### Your task
Exactly repeat the lines starting at the one that holds "obj.parent = empty" and ending at the one that holds "record = json.load(file)". Both end lines count; leave out everything else.

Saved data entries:

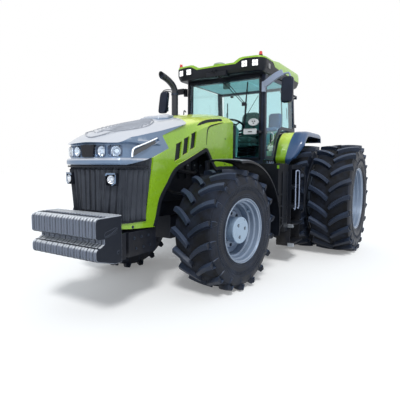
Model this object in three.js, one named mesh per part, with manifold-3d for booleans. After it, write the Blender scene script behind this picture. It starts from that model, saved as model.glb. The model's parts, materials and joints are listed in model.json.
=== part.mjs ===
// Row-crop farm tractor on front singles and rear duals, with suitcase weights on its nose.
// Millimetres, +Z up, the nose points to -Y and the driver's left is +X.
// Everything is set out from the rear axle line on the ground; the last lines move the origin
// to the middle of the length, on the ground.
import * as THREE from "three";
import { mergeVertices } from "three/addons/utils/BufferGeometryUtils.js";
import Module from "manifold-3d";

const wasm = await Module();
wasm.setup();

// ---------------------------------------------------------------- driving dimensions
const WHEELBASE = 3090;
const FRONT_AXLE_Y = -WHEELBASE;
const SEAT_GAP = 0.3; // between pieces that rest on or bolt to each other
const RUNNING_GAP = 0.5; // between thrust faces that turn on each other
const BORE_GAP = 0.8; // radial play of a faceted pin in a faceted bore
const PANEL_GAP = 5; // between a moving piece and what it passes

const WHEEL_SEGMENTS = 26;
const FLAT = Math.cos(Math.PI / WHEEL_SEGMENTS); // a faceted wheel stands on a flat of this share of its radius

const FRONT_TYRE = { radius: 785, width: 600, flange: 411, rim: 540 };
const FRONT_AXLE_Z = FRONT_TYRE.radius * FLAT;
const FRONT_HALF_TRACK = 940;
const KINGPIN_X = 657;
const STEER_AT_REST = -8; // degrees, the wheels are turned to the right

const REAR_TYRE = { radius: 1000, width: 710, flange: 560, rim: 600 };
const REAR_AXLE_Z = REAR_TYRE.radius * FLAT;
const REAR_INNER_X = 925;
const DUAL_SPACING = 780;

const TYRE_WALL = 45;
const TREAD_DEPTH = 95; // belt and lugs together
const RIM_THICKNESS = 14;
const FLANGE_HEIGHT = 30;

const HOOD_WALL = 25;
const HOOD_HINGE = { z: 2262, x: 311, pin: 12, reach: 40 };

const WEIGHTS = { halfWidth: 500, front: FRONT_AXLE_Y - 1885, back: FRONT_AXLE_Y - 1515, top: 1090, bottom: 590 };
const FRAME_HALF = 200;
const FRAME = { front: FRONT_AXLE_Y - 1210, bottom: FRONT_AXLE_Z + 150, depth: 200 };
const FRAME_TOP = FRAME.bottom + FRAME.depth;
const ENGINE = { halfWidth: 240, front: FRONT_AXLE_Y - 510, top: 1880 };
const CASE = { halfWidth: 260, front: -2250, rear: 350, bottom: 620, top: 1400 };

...

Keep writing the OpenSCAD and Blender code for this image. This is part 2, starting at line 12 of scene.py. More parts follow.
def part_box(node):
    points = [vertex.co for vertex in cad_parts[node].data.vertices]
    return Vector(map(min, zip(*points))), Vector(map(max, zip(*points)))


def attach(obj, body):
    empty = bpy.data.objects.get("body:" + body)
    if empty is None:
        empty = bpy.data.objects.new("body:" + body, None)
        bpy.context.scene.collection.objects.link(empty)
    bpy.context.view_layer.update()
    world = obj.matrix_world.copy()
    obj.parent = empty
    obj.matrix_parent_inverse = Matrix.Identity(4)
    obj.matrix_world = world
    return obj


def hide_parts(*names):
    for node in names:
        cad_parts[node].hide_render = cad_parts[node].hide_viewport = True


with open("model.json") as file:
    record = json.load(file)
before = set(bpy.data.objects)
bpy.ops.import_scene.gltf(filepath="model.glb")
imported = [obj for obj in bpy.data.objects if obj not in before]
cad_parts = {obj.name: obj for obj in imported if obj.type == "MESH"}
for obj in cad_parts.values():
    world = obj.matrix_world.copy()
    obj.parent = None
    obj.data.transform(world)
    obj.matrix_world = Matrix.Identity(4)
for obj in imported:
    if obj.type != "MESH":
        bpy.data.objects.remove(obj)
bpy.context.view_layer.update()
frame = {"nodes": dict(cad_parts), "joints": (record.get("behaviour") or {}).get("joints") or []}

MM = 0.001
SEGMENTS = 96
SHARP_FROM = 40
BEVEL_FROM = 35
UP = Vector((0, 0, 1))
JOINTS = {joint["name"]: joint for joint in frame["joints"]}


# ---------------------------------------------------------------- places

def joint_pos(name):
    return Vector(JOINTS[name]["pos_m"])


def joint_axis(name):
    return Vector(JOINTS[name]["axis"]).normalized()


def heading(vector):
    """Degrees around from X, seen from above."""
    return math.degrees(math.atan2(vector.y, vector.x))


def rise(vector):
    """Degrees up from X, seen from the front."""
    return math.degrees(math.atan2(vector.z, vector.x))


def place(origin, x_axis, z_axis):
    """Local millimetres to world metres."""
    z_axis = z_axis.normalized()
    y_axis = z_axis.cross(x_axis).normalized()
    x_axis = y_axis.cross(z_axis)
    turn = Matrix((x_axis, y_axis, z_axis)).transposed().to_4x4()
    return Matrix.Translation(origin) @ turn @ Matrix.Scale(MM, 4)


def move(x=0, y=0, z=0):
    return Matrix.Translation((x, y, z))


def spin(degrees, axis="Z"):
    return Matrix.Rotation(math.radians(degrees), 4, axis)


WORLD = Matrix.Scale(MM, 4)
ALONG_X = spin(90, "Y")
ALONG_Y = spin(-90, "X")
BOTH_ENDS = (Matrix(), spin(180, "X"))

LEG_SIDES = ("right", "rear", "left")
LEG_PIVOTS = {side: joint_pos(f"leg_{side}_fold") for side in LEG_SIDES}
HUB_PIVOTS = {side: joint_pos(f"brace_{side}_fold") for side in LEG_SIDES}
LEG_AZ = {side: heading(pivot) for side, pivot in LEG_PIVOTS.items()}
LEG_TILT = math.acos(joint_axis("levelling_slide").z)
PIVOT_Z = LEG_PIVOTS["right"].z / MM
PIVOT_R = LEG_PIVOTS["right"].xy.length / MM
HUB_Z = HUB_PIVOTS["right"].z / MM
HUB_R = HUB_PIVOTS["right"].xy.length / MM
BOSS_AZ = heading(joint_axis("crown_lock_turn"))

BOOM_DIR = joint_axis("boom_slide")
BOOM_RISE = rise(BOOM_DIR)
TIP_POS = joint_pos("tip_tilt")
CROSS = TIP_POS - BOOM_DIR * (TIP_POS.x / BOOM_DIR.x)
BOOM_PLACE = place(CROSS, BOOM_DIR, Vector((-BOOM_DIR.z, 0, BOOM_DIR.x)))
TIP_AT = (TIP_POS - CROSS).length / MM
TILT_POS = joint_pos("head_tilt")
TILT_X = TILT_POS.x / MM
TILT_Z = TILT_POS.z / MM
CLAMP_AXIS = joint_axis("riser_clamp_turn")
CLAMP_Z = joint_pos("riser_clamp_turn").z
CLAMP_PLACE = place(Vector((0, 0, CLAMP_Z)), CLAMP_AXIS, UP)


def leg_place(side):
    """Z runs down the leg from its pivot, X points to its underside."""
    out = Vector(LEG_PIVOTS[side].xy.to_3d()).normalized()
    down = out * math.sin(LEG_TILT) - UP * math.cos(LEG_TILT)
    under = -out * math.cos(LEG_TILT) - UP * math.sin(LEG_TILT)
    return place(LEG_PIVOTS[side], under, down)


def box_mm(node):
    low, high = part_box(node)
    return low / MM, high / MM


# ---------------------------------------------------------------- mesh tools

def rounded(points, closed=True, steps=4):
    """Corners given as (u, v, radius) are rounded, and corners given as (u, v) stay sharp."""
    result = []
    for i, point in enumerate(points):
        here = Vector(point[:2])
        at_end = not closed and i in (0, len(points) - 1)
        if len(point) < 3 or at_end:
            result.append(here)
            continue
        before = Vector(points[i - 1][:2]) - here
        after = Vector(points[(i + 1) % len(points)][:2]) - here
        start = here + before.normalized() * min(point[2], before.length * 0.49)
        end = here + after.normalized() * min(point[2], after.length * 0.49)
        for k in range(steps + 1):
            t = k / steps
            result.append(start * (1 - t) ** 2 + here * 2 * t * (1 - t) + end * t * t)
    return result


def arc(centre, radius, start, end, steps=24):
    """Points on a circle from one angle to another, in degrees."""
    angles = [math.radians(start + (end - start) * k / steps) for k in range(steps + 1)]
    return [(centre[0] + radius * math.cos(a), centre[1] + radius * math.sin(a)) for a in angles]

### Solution
    obj.parent = empty
    obj.matrix_parent_inverse = Matrix.Identity(4)
    obj.matrix_world = world
    return obj


def hide_parts(*names):
    for node in names:
        cad_parts[node].hide_render = cad_parts[node].hide_viewport = True


with open("model.json") as file:
    record = json.load(file)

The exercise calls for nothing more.